In case you missed this editorial.  The County assessor office tells the public to call his/her school district to expalin why their bill is more than the 2.18% voted on by the community. They control the assessments.

Newsday Editorial October 9, 2013  Mangano, taxes and the fun house mirror

Nassau County Executive Edward Mangano didn’t raise property taxes this year, but in the fun-house mirror that is the county assessment system, that picture is just a little skewed. Mangano’s efforts to deal with the county’s problems has resulted in higher tax bills for some property owners in order to balance the lower bills of others.

Mangano is under attack because tax bills being mailed now hold unpleasant surprises for homeowners who haven’t grieved their assessments recently. Their bills went up in every category, but it’s the school tax portion, at about 70 percent of most people’s total, that really startles.

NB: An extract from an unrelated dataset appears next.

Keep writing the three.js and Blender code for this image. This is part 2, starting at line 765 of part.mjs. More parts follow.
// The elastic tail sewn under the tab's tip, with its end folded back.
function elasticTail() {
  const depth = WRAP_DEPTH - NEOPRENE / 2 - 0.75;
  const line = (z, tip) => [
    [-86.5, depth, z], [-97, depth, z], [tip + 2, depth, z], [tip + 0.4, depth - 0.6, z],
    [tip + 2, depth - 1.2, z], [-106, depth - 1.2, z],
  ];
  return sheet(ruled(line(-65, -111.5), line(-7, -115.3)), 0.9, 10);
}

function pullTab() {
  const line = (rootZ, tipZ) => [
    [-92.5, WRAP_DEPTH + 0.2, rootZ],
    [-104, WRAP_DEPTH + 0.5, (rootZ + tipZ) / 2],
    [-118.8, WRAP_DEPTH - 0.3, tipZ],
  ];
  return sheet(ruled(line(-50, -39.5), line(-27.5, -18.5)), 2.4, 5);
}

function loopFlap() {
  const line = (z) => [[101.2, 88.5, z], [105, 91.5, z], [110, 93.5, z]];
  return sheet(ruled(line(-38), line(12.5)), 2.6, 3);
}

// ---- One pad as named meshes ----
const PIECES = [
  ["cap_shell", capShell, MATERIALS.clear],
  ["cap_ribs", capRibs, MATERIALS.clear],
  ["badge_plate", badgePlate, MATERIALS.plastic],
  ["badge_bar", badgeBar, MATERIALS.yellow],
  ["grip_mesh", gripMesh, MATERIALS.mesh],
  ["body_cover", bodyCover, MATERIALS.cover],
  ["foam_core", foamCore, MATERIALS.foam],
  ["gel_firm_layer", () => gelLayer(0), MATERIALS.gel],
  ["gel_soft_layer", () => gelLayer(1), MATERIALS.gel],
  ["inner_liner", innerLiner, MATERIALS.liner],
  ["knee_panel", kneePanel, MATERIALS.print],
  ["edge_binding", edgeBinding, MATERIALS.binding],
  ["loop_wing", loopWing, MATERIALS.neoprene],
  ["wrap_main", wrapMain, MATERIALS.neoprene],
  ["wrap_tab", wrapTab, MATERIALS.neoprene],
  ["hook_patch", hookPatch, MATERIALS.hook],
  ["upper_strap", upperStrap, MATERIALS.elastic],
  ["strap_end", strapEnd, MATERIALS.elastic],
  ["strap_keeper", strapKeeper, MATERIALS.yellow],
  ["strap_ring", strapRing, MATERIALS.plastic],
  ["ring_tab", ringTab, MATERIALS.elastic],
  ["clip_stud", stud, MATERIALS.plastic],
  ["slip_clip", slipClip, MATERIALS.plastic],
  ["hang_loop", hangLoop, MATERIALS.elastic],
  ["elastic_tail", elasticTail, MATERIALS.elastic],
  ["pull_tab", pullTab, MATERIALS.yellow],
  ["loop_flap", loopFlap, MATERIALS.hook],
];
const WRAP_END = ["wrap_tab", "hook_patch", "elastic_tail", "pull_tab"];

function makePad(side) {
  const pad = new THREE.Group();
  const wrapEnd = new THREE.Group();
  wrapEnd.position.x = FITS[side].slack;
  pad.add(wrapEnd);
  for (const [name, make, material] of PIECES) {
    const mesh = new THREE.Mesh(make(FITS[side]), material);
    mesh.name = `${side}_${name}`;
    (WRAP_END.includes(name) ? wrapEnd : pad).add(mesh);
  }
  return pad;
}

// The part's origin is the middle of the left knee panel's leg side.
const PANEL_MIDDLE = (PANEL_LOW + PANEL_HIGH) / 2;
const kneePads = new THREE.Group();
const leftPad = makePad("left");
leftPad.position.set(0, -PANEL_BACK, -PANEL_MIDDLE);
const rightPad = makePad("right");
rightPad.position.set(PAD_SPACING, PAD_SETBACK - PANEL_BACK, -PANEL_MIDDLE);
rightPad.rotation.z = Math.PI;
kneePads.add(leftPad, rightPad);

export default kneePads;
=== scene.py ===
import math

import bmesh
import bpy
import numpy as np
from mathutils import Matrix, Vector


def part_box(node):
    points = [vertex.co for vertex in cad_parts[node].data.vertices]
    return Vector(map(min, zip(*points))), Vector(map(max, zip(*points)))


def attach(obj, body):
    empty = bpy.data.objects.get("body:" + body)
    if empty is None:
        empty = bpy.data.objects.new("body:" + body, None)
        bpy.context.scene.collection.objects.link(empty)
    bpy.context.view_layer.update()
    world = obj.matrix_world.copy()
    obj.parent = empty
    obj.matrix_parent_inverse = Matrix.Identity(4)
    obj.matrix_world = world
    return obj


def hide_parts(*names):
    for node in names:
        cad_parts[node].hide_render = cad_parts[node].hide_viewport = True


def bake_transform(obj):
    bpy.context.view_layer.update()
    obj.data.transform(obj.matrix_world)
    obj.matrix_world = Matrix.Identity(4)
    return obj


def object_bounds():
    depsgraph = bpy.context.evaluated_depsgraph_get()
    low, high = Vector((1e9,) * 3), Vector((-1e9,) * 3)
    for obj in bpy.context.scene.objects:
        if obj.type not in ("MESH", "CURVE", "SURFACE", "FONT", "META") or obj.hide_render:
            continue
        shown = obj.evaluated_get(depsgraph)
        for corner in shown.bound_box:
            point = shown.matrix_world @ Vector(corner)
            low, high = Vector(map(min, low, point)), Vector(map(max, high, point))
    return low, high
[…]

School districts are operating under a 2 percent cap on annual tax hikes. That limit can be exceeded only with the approval of 60 percent of voters, and 55 out of 56 Nassau school districts stayed within the cap this year. But the average tax rate — the amount of money owed for each dollar of property value you own — went up about 7 percent this year. Overall, it’s up 20 percent over the past two years.

In almost every school district, the tax increase approved by voters last spring is responsible for less than one-third of the rate increase this year. That rate went up in districts because the total taxable value of the property in those districts has declined. That’s mostly because about 240,000 Nassau homeowners grieved their assessments over the past two years, and about 85 percent of them got a decrease in the value of their property.

Imagine you and your neighbor are an entire school district. Your houses are both worth $100,000, you each pay $10,000 per year in school taxes, or a rate of 10 percent. So the district has a total of $200,000 in taxable property and gets $20,000 in revenue from you and your neighbor. But you answered one of those solicitations from a company hounding you to challenge the claim that your house is really worth $100,000. You win, and your assessment gets cut to $60,000. The assessed value of property in the district suddenly goes down to $160,000, but the school still needs to collect the $20,000. So the tax rate increases to 12.5 percent. Your taxes drop to $7,500 and your neighbor makes up the difference. His bill increases 25 percent, to $12,500.

So, Mangano says he hasn’t raised county taxes, and he hasn’t. But steps he’s taken have led to higher bills for many residents.

To deal with the assessment monster, he decided to settle assessment grievances before tax rolls are finalized. Why? So Nassau wouldn’t have to refund overpayments to school districts and municipalities — a law known as the county guarantee — because the county made mistakes in assessments. His approach on settling grievances has saved Nassau about $60 million over the past two years, officials say, and eased some of the pressures on his budgets, which made it easier for him to hold the line on taxes. And while the percentage of assessment grievances approved is quite high, there’s no evidence they were without merit.

Mangano encourages homeowners to grieve their taxes, and the big winners are the lawyers who send the solicitation letters. The success of such a high percentage of claims, however, has caused large increases in the tax bills of residents who didn’t challenge their assessments. And the county tax burden, instead of being spread around evenly as it would have been if the county had passed a small tax increase, now falls most heavily on those who didn’t play the grievance game.

Posted 11 years, 1 month ago at 7:16 am.